Start Interactive Session

# Request interactive resources
srun --pty --partition=test --time=1:00:00 --mem=4G bash

# Or use salloc for longer sessions
salloc --partition=test --time=2:00:00 --mem=8G

Debug Step by Step

  1. Load same modules as your job script
  2. Navigate to same directory (cd $SLURM_SUBMIT_DIR)
  3. Run commands manually one by one
  4. Check intermediate outputs
  5. Fix issues before resubmitting batch job

Tip

Interactive debugging saves time versus repeated batch submissions!

Reproducibility Best Practices

Version Control Everything

# Track your scripts
git init
git add job_script.sh analysis.py
git commit -m "Initial analysis setup"

Document Your Environment

# Record module versions
module list > modules_used.txt

# Save package versions
pip freeze > requirements.txt
# or
conda env export > environment.yml

Organize Your Workflow

project/
├── scripts/          # Job scripts and analysis code
├── data/            # Input data (or symlinks)
├── results/         # Output data and figures  
├── logs/            # Job output and error files
└── docs/            # Documentation and notes

Collaboration Best Practices

Sharing Code

# Make scripts readable by group
chmod 755 my_script.sh

# Share via version control
git remote add origin https://github.com/user/project.git
git push origin main

Documentation

# Include usage information in scripts
#!/bin/bash
# Purpose: Analyze genomic data using BWA and samtools
# Usage: sbatch alignment_job.sh <input_fastq> <reference_genome>
# Author: Your Name
# Date: 2024-10-21

File Permissions

# Private files (default)
chmod 700 private_directory/

# Group readable
chmod 750 shared_analysis/

# World readable (public data)
chmod 755 public_results/

Security Best Practices

Protect Your Credentials

Never Do This:

  • Share your login credentials
  • Leave passwords in scripts
  • Store/process sensitive data on Aire
  • Leave interactive sessions running

Use SSH Keys

# Generate SSH key pair (on your local machine)
ssh-keygen -t rsa -b 4096 -C "your_email@example.com"

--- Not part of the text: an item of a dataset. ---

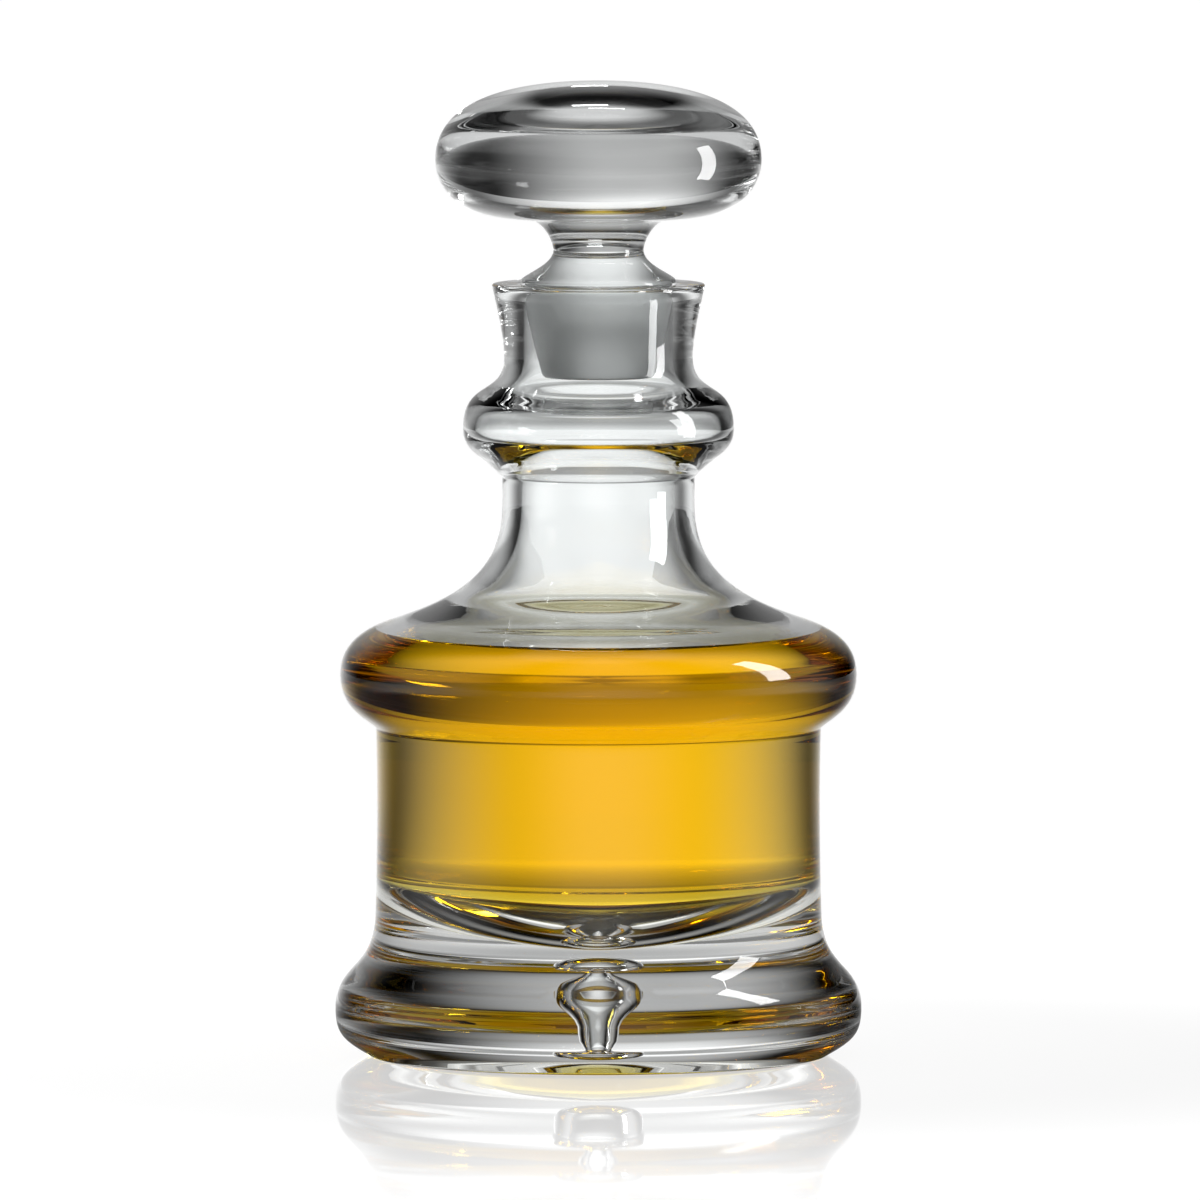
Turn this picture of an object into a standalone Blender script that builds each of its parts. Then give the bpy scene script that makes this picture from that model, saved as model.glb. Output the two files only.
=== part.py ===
"""Crystal decanter: a heavy blown vessel on a solid base, its one-piece stopper, and the spirit in it.

Metres, +Z up. The origin is the centre of the flat ring that the decanter stands on.
Every piece is round, so each one is a half outline turned about the Z axis.
An outline is built from stretches. Each stretch bends from one named place to the next.
"""
import math

import bpy
from mathutils import Vector

COLLECTION_NAME = "crystal_decanter"
VESSEL_NAME = "decanter_vessel"
STOPPER_NAME = "stopper"
SPIRIT_NAME = "spirit_fill"

# Fits
CLEARANCE = 0.0003        # between two pieces that touch on the real decanter
MERGE_DISTANCE = 0.00001  # closes the turned surfaces on their axis

# Vessel, outside, from the table up: heights are of one stretch each
BASE_RING_RADIUS = 0.0580      # outer edge of the ground flat underneath
FOOT_RADIUS = 0.0670           # widest line of the foot
FOOT_HEIGHT = 0.0120           # table to that line
FLARE_HEIGHT = 0.0255          # foot's widest line up to the upright wall
WALL_RADIUS = 0.0568           # upright wall just above the flare
WALL_HEIGHT = 0.0461           # upright wall up to the crease under the bulge
BODY_CREASE_RADIUS = 0.0567
BULGE_UNDER_HEIGHT = 0.0136    # crease up to the bulge's widest line
BULGE_RADIUS = 0.0658
BULGE_OVER_HEIGHT = 0.0144     # widest line up to where the shoulder turns hollow
SHOULDER_RADIUS = 0.0508
NECK_HEIGHT = 0.0358           # hollow shoulder and neck, up to the crease under the ring
NECK_RADIUS = 0.0245
RING_UNDER_HEIGHT = 0.0123     # crease up to the neck ring's widest line
RING_RADIUS = 0.0345
RING_OVER_HEIGHT = 0.0183      # widest line up to the collar's waist
COLLAR_RADIUS = 0.0240
COLLAR_HEIGHT = 0.0187         # waist up to the rim
RIM_RADIUS = 0.0271
RIM_BEVEL = 0.0004             # polished outer edge of the rim
MOUTH_BEVEL = 0.0010           # ground edge inside the mouth, which the stopper's flange sits in

# Vessel, inside
COLLAR_WALL = 0.0050           # glass between the collar's waist and the polished bore
RING_WALL = 0.0032
NECK_WALL = 0.0049
SHOULDER_WALL = 0.0032
BULGE_WALL = 0.0032
CREASE_WALL = 0.0046
BODY_WALL = 0.0051             # upright wall
BOWL_DEPTH = 0.0234            # rise of the bowl-shaped bottom to the upright wall

# Solid base, from the table up: bell-shaped hollow, its waist, the bubble over it, and glass over that
HOLLOW_MOUTH_RADIUS = 0.0078
WAIST_HEIGHT = 0.0115          # table up to the narrow waist
WAIST_RADIUS = 0.0022
BUBBLE_UNDER_HEIGHT = 0.0028   # waist up to the bubble's widest line
BUBBLE_RADIUS = 0.0078
BUBBLE_DOME_HEIGHT = 0.0064    # widest line up to the top of the dome
BUBBLE_COVER = 0.0034

# Stopper, from the rim up, and then the plug from the rim down
FLANGE_THICKNESS = 0.0006
STOPPER_SHOULDER_HEIGHT = 0.0076
STOPPER_NECK_RADIUS = 0.0115
STOPPER_NECK_HEIGHT = 0.0081
KNOB_FLAT_RADIUS = 0.0195      # flat underside of the knob
KNOB_UNDER_HEIGHT = 0.0150
KNOB_RADIUS = 0.0415
KNOB_OVER_HEIGHT = 0.0199
PLUG_LENGTH = 0.0253
PLUG_SEAT_LENGTH = 0.0040      # upper band that fits the bore
PLUG_TAPER = 0.0044            # radius that it loses below that band
PLUG_END_ROUND = 0.0018

# Spirit
ULLAGE_BELOW_SHOULDER = 0.0074  # level of the spirit under the start of the hollow shoulder

# Sizes that follow
BORE_RADIUS = COLLAR_RADIUS - COLLAR_WALL
PLUG_RADIUS = BORE_RADIUS - CLEARANCE
FLANGE_RADIUS = BORE_RADIUS + MOUTH_BEVEL - CLEARANCE
BOWL_RADIUS = WALL_RADIUS - BODY_WALL
BUBBLE_GIRTH_HEIGHT = WAIST_HEIGHT + BUBBLE_UNDER_HEIGHT
BUBBLE_TOP_HEIGHT = BUBBLE_GIRTH_HEIGHT + BUBBLE_DOME_HEIGHT
BASE_THICKNESS = BUBBLE_TOP_HEIGHT + BUBBLE_COVER

# Each stretch's share of its own chord that runs straight on at its start and at its end
COLLAR_SHARES = (0.05, 0.32)
RING_OVER_SHARES = (0.49, 0.61)
RING_UNDER_SHARES = (0.39, 0.47)
NECK_SHARES = (0.28, 0.675)
BULGE_OVER_SHARES = (0.31, 0.45)
BULGE_UNDER_SHARES = (0.55, 0.21)
WALL_SHARES = (0.33, 0.33)
BOWL_SHARES = (0.20, 0.12)
FLARE_SHARES = (0.60, 0.43)
FOOT_SHARES = (0.46, 0.53)
HOLLOW_SHARES = (0.45, 0.36)
BUBBLE_UNDER_SHARES = (0.25, 0.42)
DOME_SHARES = (0.40, 0.40)
KNOB_OVER_SHARES = (0.45, 0.34)
KNOB_UNDER_SHARES = (0.21, 0.69)
STOPPER_NECK_SHARES = (0.55, 0.09)
STOPPER_SHOULDER_SHARES = (0.34, 0.14)
PLUG_END_SHARES = (0.38, 0.38)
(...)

# Copy public key to HPC system
ssh-copy-id username@system

Data Security

# Set appropriate permissions
chmod 700 sensitive_data/
chmod 600 private_key.pem

# Check who can access your files
ls -la

Troubleshooting Workflow

flowchart TD
    A[Job Fails] --> B[Check Error Files]
    B --> C[Look for Obvious Errors]
    C --> D{Error Found?}
    D -->|Yes| E[Fix and Resubmit]
    D -->|No| F[Check Slurm Status]
    F --> G[Use sacct for Details]
    G --> H[Try Interactive Debug]
    H --> I[Search Documentation]
    I --> J[Ask for Help]
    J --> K[Include: Job ID, Error Messages...]

When seeking help: Include This Information:

  • Job ID and submission command
  • Error messages (exact text)
  • Expected vs actual behavior
  • Steps to reproduce the problem
  • System information (which cluster, when)

Where to Get Help:

Tip

Search documentation first - many common issues are already covered!

Best Practices Checklist

Quick Reference Checklist

Before Jobs:

Job Quality:

Resource Management:

Troubleshooting:

Summary

Key Takeaways

  • Test and validate workflows before large-scale submission
  • Right-size resource requests to avoid waste and improve scheduling
  • Use appropriate storage for different types of data and I/O patterns
  • Monitor job performance with sacct and system tools
  • Debug systematically using log files and Slurm commands
  • Follow security practices to protect credentials and data
  • Document solutions for reproducibility and future troubleshooting

Remember: Good practices benefit everyone in the HPC community!